寝ても覚めても「メルカリ カウル」のことばかり...

エモ

ロゴ案を検討したときのメモノート。


― 最後に『メルカリ カウル』のロゴに関しても伺わせてください。どのようなプロセスで生まれたのでしょうか。


実は最初に直感的に思いついたロゴなんですよね。もっとちゃんとしたロジックが先にあったって言いたいところなんですが ...(笑)

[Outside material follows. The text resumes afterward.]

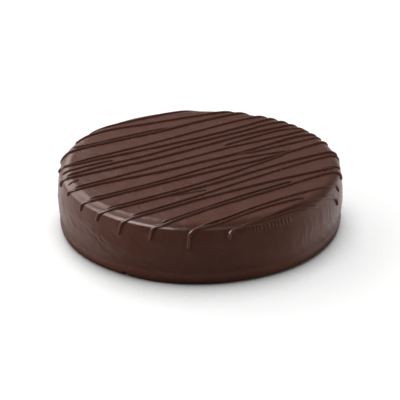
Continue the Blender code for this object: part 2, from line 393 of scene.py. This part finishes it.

「楽しさ」と「物で人がつながる」というコンセプトのようなものは無意識に考えていたとは思います。

*写真

「●」2つと「U」は「笑顔」をモチーフにしている。本、CD、DVD、ゲームなど「エンタメ=楽しい」を表現。また「オレンジの人」と「ブルーの人」がモノを手渡ししている「物の売り買いを通じて人とつながる」という世界観が表現されている。キーカラーは「オレンジ」。「盛り上がり」や「楽しさ」が伝わる暖色系に。「メルカリ アッテ」や「メルカリ」など既存サービスとスマホホーム画面に並んだときに違和感がないように考慮している。


最初のアイディアを形にしてから、競合アプリのロゴであったり、デザイントレンドであったりのリサーチもしました。その上で、何案か作成して社内の人からフィードバックをもらうようなプロセスも踏んでいます。

その他に、いつも朝会をやっているホワイトボードに、考えた仮ロゴをしれっと貼っておいたりしました。「これ何?ロゴを作ったの?」とか「これ何を表現しているの?」とか「かわいいね」とか、そういう自然なリアクションを見たかったんです。

ずっと頭のどこかで『メルカリ カウル』のことばかり考え続けている状態があったんですよね。ここまで濃く、プロダクトについて考えつづけたことはなかったので、すごく貴重な経験をしています。

リリースしてから5ヶ月。どんどん進化させていくので、ぜひ楽しみにしてほしいです。


― 毎日『メルカリ カウル』のことばかり考えたことで、ひらめきやアイデアのタネに直結し、アウトプットにつながったのですね。プロダクト開発のカギをデザイナーが握る。そんな貴重なお話を伺うことができました。これからの『メルカリ カウル』の展開も楽しみにしています。ありがとうございました!